(I try to link to the products I used so you can find them more easily. If you purchase them from these links I may receive compensation from affiliate programs. I am not employed or influenced by the manufacturers or distributors.)
One important goal for this project is to be able to make automated in-flight decisions and monitor flight progress. To accomplish this we need some kind of flight computer.
Something you may not know about me – I love Arduinos. With just a tiny amount of programming and wiring knowledge you can build almost anything. The Italian rapid prototyping board has dramatically changed the world of inventing and product design. The Arduino system has been used not only by hobbyists, but educators, NASA and even the Department of Defense have been known to employ the tiny prototyping boards in research and development projects.
If we’re planning to keep the body as small as possible, an obvious choice would be the Arduino Nano because of its size. You can even try the Seeeduino, an offbrand controller that claims to be the smallest arduino-based controller on the market.
I wanted more than just to launch a controller board into the air, though. I wanted to know what it was doing. Where is it going? How fast? How high?
To be able to answer these questions you need a few components. The first is called an IMU or Inertial Measurement Unit. IMU capabilities are measured in axes, and axes are grouped into 3’s based on what they measure. The three axes of any 3-dimensional system are X, Y and Z. Think of a 3-dimensional graph:
In order to understand how something moves in space you need to understand translation and rotation, which make up the first two types of sensor in an IMU. Translation is measured by an accelerometer, linear acceleration and deceleration (which is just negative acceleration) is quantified in g’s of force, which can be best explained as how strong the acceleration force is in comparison to gravity. One g is the same amount of force as you feel pulling you down at sea level, and 5g is five times that amount of force.
Rotation is measured by a gyrometer, which uses degrees per second (dps). 360dps on the z axis means you turn a full circle around that axis in one second. We sometimes refer to these motions by the Euler Angles – “pitch”, “roll” and “yaw” – when talking about flight. This is more difficult with rockets, since rocket bodies are typically symmetrical in two axes, so in rocketry we may describe the rocket as “rolling” if it is turning around the fuselage, but I am less likely to discuss “pitch” and will probably not use the term “yaw”.
Either way, here is a diagram from Wikipedia that more clearly explains how those terms are used in aircraft:
I mentioned that an IMU generally has three types of sensors, but so far I have only described two of them. The third one is called a magnetometer, and it is essentially a three dimensional compass. Magnetometers are essential because they can help tell us the absolute orientation, or attitude, of the rocket.
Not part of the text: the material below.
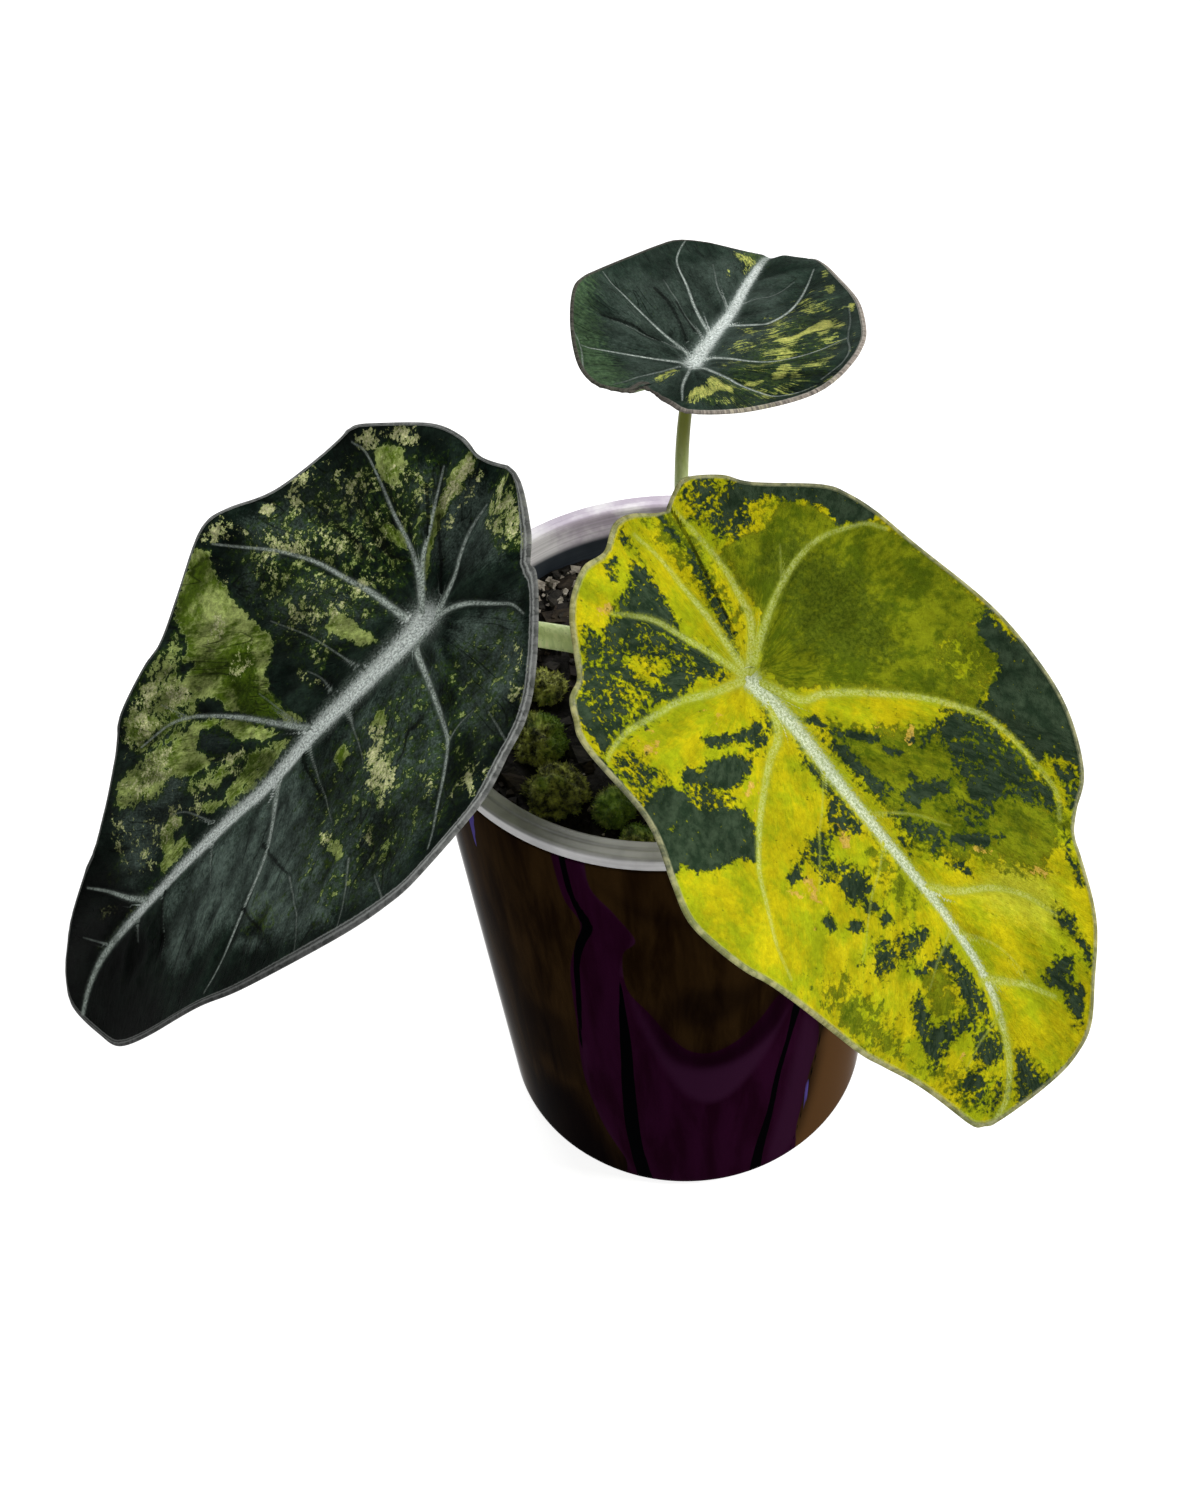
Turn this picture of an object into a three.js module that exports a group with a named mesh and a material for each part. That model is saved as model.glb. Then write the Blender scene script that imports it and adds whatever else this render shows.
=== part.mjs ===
// A young variegated black velvet alocasia: three leaves on short petioles, growing from one crown
// in a potting mix with clumps of moss, in a frosted cup that hangs by its rim in a dark cover pot.
// Millimetres, +Z up. The origin is the middle of the cover pot's flat base, on the surface it stands on.
// The viewing side is -Y, and +X is to the viewer's right.
import * as THREE from "three";

const DEG = Math.PI / 180;
const GAP = 0.3; // clearance between pieces that touch

// Cover pot: a plain round taper with an open top
const POT_HEIGHT = 133.5;
const POT_TOP_RADIUS = 49.6;
const POT_BASE_RADIUS = 43.1;
const POT_WALL = 2;
const POT_FLOOR = 3;
const POT_BASE_ROUND = 2.5;
const POT_SIDES = 56;

// Inner cup: a thin tapered wall under a stepped ring, which rests on the pot's lip
const RING_RADIUS = 50;
const RING_UNDERSIDE = POT_HEIGHT + GAP;
const RING_TOP = 137.4;
const RING_STEP = 0.5;
const RING_BAND = 2.1;
const CUP_TOP_RADIUS = 46.3;
const CUP_BASE_RADIUS = 40.6;
const CUP_WALL = 1;
const CUP_FLOOR_Z = 10;

// Potting mix: fills the cup to a little below the ring, and has a plain hole for the crown
const SOIL_LEVEL = 126;
const SOIL_RISE_LEFT = 0.03;
const SOIL_RISE_BACK = 0.045;
const SOIL_ROUGHNESS = 1.6;
const SOIL_SECTORS = 48;
const SOIL_RINGS = 10;
const CROWN_HOLE_RADIUS = 8.2;
const CROWN_HOLE_FLOOR = 112.7;

// Crown: the short thick stem that the petioles rise from
const CROWN_X = 5;
const CROWN_Y = 2;
const CROWN_TOP = 131;

// Moss clumps on the mix: middle, radius and height of each
const MOSS_CLUMPS = [
  { x: -24.7, y: 5.7, radius: 4.6, height: 5.5 },
  { x: -27, y: -8.6, radius: 6, height: 6.5 },
  { x: -24.5, y: -22.5, radius: 6.8, height: 7.5 },
  { x: -13, y: -27, radius: 4.6, height: 5.5 },
  { x: -9.5, y: -35.8, radius: 4.2, height: 4.5 },
  { x: 20, y: -27, radius: 6.2, height: 5.5 },
  { x: 27, y: 14, radius: 5.4, height: 4.8 },
];
const MOSS_SEAT = 5; // the mix is flat this far round a clump
const MOSS_SIDES = 14;
const MOSS_RINGS = 4;
const MOSS_FOOT = 0.8;

// Leaf blades
const BLADE_THICKNESS = 1;
const BLADE_STEPS = 2; // mesh steps from one outline point to the next
const VEIN_DEPTH = 0.7;
const VEIN_WIDTH = 1.8;
const MIDRIB_KEEL = 1.1;
const MIDRIB_WIDTH = 2.4;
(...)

Now that we know how the IMU works, we need to figure out how to add one to the telemetry system. We could pick up one of the Arduino Nanos I mentioned earlier and connect it with an external IMU board, and there’s nothing wrong with this EXCEPT I want something smaller, and I love integrated components!
After some digging I found that I had started this project right on time, since Arduino had recently released the Arduino Nano 33 BLE Sense with integrated 9-axis IMU (and a lot of other goodies). This meant a simple plug-and-play solution that I could use to measure attitude and motion in flight, and it also meant access to an onboard thermometer, hygrometer and even a barometer, which I could use for measuring altitude.
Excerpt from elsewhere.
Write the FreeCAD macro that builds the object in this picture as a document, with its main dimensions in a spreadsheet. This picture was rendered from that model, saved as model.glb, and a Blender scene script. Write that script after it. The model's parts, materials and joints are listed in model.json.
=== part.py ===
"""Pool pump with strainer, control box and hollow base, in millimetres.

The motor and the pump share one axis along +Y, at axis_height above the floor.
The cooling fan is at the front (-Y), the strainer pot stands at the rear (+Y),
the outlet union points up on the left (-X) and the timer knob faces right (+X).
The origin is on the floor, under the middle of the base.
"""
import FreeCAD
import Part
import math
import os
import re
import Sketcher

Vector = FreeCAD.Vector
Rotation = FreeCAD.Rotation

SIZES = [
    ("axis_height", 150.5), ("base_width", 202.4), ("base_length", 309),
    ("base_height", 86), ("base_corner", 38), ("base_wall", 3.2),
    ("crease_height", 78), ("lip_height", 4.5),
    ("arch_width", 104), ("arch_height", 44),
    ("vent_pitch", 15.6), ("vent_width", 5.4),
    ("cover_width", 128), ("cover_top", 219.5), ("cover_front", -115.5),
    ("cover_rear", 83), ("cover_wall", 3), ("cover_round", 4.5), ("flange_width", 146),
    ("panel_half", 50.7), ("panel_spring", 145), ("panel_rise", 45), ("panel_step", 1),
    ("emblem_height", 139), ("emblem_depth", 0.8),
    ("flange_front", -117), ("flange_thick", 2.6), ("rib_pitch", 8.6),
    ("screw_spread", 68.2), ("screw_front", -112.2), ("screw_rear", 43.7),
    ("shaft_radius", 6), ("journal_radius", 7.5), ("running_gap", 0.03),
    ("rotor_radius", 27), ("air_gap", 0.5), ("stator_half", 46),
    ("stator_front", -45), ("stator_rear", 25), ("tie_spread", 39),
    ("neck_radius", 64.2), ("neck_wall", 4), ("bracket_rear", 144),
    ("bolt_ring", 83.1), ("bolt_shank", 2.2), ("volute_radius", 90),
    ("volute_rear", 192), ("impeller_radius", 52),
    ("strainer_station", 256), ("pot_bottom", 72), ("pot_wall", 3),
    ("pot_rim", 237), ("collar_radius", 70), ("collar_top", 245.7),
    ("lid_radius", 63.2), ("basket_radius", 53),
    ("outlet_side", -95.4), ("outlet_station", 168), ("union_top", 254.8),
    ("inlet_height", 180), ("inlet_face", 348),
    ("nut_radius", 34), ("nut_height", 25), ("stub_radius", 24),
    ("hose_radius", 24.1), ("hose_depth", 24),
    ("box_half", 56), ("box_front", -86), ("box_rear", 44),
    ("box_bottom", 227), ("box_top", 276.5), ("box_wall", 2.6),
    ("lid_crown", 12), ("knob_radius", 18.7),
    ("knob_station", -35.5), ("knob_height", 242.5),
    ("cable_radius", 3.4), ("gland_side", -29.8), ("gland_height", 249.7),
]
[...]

I won’t go into the details of how to calculate altitude by using barometric pressure, but it is based on the principle that air pressure is generally higher the lower you are in altitude. As the rocket climbs, then, the air pressure should decrease, and some mathematical formulas allow us to use the change in pressure over time to estimate how what altitude we have reached, and we can use the rate of change to determine what stage of flight we are currently in.
Once the telemetry board (new designation) arrived I hooked it up to my computer and wrote a quick program that fed the signals back through the built in serial communications. I noticed that the data was a little noisy (the image below is of me shaking it around – not what I’m talking about) so I added some moving average logic to smooth out the values. Ultimately I took this logic out because I determined logging the raw values would result in the best data, and I could always do smoothing with the raw data at a later time.